> [Task instructions] Your task is to repeat the listing exactly.

> [Recorded information]

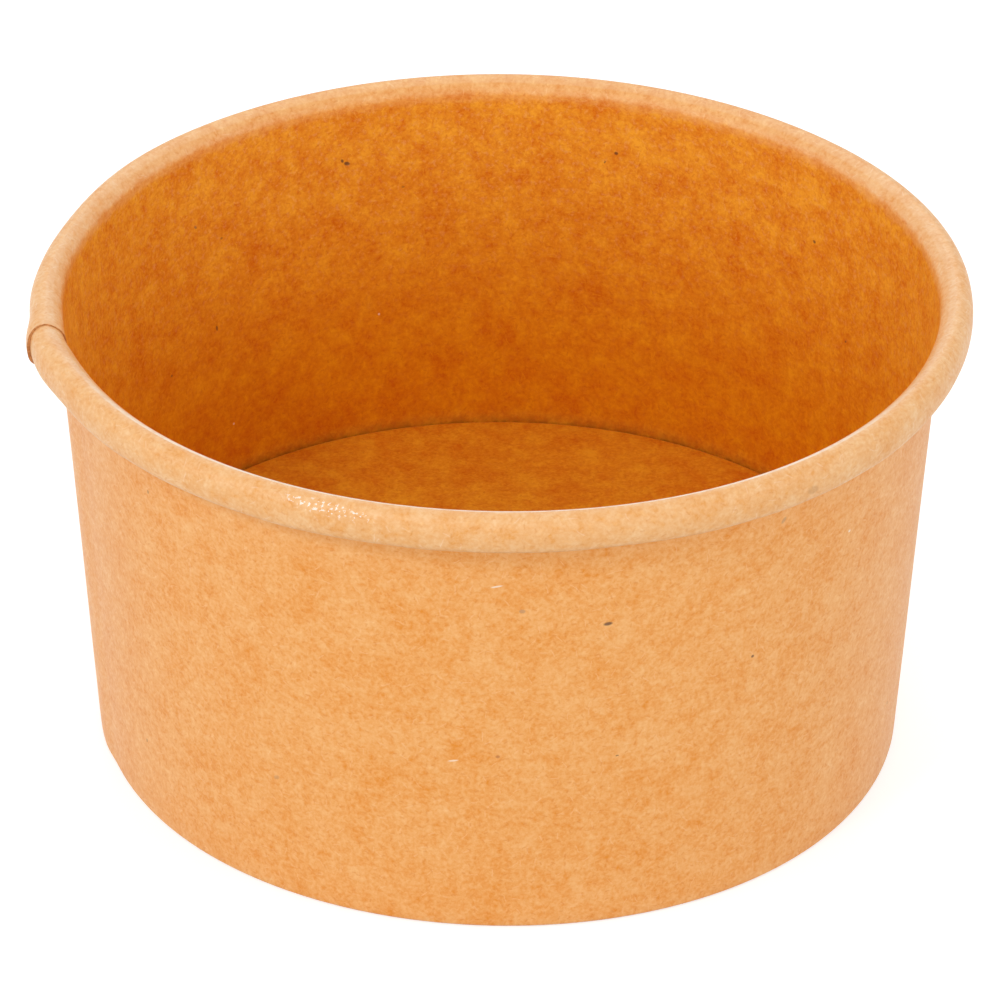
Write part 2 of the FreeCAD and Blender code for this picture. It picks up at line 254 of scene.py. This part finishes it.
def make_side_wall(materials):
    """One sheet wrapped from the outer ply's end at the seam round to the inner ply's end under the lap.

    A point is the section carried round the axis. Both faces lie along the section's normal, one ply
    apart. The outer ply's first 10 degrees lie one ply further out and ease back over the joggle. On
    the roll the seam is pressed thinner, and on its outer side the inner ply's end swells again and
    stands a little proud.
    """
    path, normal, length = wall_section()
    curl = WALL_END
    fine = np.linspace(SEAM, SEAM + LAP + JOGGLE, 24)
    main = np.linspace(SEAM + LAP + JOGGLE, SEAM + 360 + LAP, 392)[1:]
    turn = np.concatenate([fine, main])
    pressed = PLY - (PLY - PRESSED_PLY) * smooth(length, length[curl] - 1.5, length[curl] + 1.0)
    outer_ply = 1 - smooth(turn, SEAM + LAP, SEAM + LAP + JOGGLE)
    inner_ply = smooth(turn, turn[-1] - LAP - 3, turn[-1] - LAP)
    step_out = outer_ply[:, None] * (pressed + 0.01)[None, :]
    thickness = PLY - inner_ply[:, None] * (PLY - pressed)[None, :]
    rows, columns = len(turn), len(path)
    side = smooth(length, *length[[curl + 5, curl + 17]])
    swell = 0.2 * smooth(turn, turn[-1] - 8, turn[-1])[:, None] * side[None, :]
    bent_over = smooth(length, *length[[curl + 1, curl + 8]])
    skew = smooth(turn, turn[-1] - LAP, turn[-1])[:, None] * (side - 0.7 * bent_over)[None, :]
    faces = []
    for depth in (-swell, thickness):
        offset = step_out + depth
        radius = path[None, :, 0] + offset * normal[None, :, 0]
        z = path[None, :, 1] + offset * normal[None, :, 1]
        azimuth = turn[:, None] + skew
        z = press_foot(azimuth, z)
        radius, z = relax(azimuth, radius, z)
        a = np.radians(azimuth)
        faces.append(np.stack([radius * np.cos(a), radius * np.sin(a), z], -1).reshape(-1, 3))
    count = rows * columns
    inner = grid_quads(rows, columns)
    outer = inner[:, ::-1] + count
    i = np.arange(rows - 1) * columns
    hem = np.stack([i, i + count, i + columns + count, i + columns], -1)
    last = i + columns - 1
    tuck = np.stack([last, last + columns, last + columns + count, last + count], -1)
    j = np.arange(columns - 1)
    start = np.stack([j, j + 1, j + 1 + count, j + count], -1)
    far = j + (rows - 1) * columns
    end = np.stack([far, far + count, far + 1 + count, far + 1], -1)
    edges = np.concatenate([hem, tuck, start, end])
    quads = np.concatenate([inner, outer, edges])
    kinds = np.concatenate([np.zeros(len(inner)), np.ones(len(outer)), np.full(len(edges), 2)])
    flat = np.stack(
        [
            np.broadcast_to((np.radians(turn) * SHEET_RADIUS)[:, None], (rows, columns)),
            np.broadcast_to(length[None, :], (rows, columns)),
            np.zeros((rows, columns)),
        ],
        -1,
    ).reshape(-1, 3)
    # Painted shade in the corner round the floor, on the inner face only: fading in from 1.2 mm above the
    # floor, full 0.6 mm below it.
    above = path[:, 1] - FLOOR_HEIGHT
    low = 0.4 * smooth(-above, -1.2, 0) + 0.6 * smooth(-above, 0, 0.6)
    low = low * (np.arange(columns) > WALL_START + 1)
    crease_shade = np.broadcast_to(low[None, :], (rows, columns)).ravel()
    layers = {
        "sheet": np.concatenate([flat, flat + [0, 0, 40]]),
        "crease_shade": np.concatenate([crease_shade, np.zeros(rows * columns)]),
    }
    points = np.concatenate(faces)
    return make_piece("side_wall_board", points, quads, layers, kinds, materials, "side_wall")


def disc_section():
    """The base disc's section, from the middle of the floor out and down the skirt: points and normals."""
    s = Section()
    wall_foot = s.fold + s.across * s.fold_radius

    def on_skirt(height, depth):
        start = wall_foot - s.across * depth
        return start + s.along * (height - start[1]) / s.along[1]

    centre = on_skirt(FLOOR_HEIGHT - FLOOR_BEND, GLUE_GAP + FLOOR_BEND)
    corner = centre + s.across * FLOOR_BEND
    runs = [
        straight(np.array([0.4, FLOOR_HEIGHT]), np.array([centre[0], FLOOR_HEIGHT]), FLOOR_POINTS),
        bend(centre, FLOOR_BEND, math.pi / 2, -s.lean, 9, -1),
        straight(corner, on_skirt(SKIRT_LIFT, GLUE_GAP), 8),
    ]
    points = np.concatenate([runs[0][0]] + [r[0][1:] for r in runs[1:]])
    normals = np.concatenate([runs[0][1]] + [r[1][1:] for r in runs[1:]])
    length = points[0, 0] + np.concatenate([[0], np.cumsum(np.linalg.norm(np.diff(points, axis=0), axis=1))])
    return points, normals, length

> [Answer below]
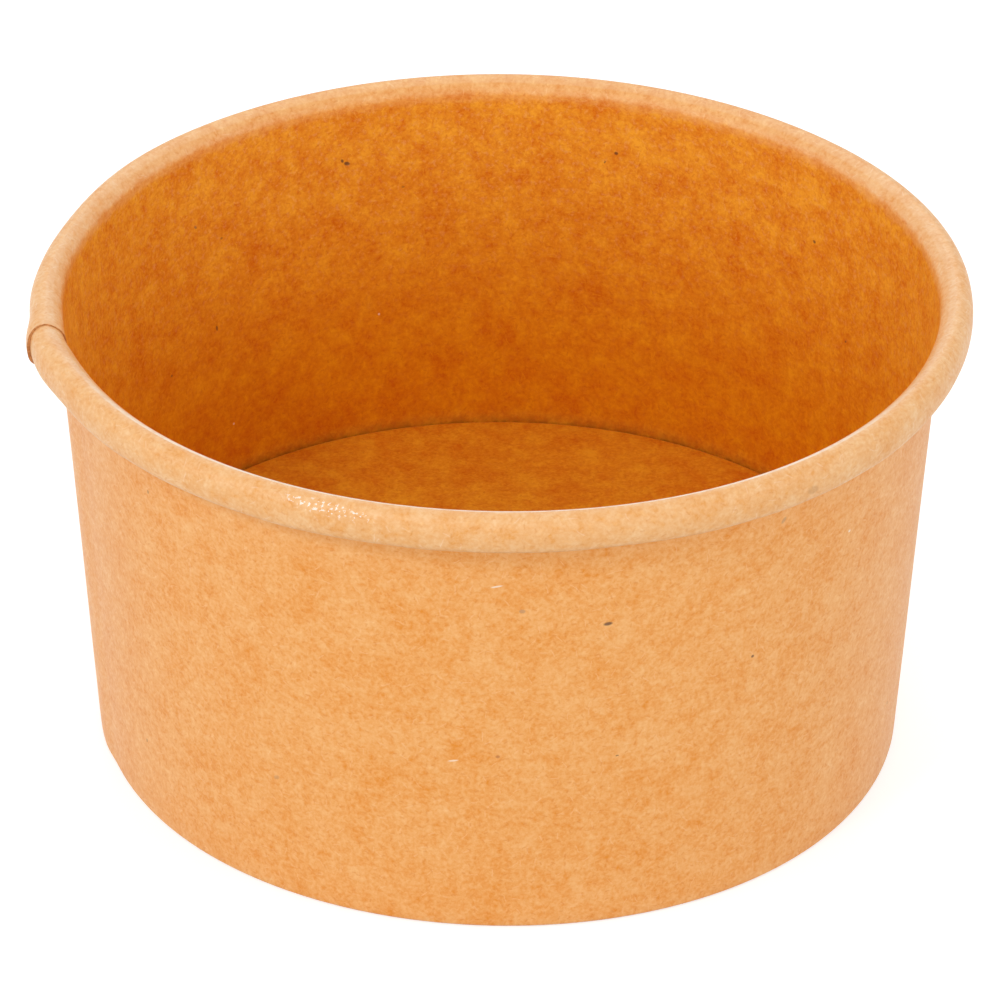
Write part 2 of the FreeCAD and Blender code for this picture. It picks up at line 254 of scene.py. This part finishes it.
def make_side_wall(materials):
    """One sheet wrapped from the outer ply's end at the seam round to the inner ply's end under the lap.

    A point is the section carried round the axis. Both faces lie along the section's normal, one ply
    apart. The outer ply's first 10 degrees lie one ply further out and ease back over the joggle. On
    the roll the seam is pressed thinner, and on its outer side the inner ply's end swells again and
    stands a little proud.
    """
    path, normal, length = wall_section()
    curl = WALL_END
    fine = np.linspace(SEAM, SEAM + LAP + JOGGLE, 24)
    main = np.linspace(SEAM + LAP + JOGGLE, SEAM + 360 + LAP, 392)[1:]
    turn = np.concatenate([fine, main])
    pressed = PLY - (PLY - PRESSED_PLY) * smooth(length, length[curl] - 1.5, length[curl] + 1.0)
    outer_ply = 1 - smooth(turn, SEAM + LAP, SEAM + LAP + JOGGLE)
    inner_ply = smooth(turn, turn[-1] - LAP - 3, turn[-1] - LAP)
    step_out = outer_ply[:, None] * (pressed + 0.01)[None, :]
    thickness = PLY - inner_ply[:, None] * (PLY - pressed)[None, :]
    rows, columns = len(turn), len(path)
    side = smooth(length, *length[[curl + 5, curl + 17]])
    swell = 0.2 * smooth(turn, turn[-1] - 8, turn[-1])[:, None] * side[None, :]
    bent_over = smooth(length, *length[[curl + 1, curl + 8]])
    skew = smooth(turn, turn[-1] - LAP, turn[-1])[:, None] * (side - 0.7 * bent_over)[None, :]
    faces = []
    for depth in (-swell, thickness):
        offset = step_out + depth
        radius = path[None, :, 0] + offset * normal[None, :, 0]
        z = path[None, :, 1] + offset * normal[None, :, 1]
        azimuth = turn[:, None] + skew
        z = press_foot(azimuth, z)
        radius, z = relax(azimuth, radius, z)
        a = np.radians(azimuth)
        faces.append(np.stack([radius * np.cos(a), radius * np.sin(a), z], -1).reshape(-1, 3))
    count = rows * columns
    inner = grid_quads(rows, columns)
    outer = inner[:, ::-1] + count
    i = np.arange(rows - 1) * columns
    hem = np.stack([i, i + count, i + columns + count, i + columns], -1)
    last = i + columns - 1
    tuck = np.stack([last, last + columns, last + columns + count, last + count], -1)
    j = np.arange(columns - 1)
    start = np.stack([j, j + 1, j + 1 + count, j + count], -1)
    far = j + (rows - 1) * columns
    end = np.stack([far, far + count, far + 1 + count, far + 1], -1)
    edges = np.concatenate([hem, tuck, start, end])
    quads = np.concatenate([inner, outer, edges])
    kinds = np.concatenate([np.zeros(len(inner)), np.ones(len(outer)), np.full(len(edges), 2)])
    flat = np.stack(
        [
            np.broadcast_to((np.radians(turn) * SHEET_RADIUS)[:, None], (rows, columns)),
            np.broadcast_to(length[None, :], (rows, columns)),
            np.zeros((rows, columns)),
        ],
        -1,
    ).reshape(-1, 3)
    # Painted shade in the corner round the floor, on the inner face only: fading in from 1.2 mm above the
    # floor, full 0.6 mm below it.
    above = path[:, 1] - FLOOR_HEIGHT
    low = 0.4 * smooth(-above, -1.2, 0) + 0.6 * smooth(-above, 0, 0.6)
    low = low * (np.arange(columns) > WALL_START + 1)
    crease_shade = np.broadcast_to(low[None, :], (rows, columns)).ravel()
    layers = {
        "sheet": np.concatenate([flat, flat + [0, 0, 40]]),
        "crease_shade": np.concatenate([crease_shade, np.zeros(rows * columns)]),
    }
    points = np.concatenate(faces)
    return make_piece("side_wall_board", points, quads, layers, kinds, materials, "side_wall")


def disc_section():
    """The base disc's section, from the middle of the floor out and down the skirt: points and normals."""
    s = Section()
    wall_foot = s.fold + s.across * s.fold_radius

    def on_skirt(height, depth):
        start = wall_foot - s.across * depth
        return start + s.along * (height - start[1]) / s.along[1]

    centre = on_skirt(FLOOR_HEIGHT - FLOOR_BEND, GLUE_GAP + FLOOR_BEND)
    corner = centre + s.across * FLOOR_BEND
    runs = [
        straight(np.array([0.4, FLOOR_HEIGHT]), np.array([centre[0], FLOOR_HEIGHT]), FLOOR_POINTS),
        bend(centre, FLOOR_BEND, math.pi / 2, -s.lean, 9, -1),
        straight(corner, on_skirt(SKIRT_LIFT, GLUE_GAP), 8),
    ]
    points = np.concatenate([runs[0][0]] + [r[0][1:] for r in runs[1:]])
    normals = np.concatenate([runs[0][1]] + [r[1][1:] for r in runs[1:]])
    length = points[0, 0] + np.concatenate([[0], np.cumsum(np.linalg.norm(np.diff(points, axis=0), axis=1))])
    return points, normals, length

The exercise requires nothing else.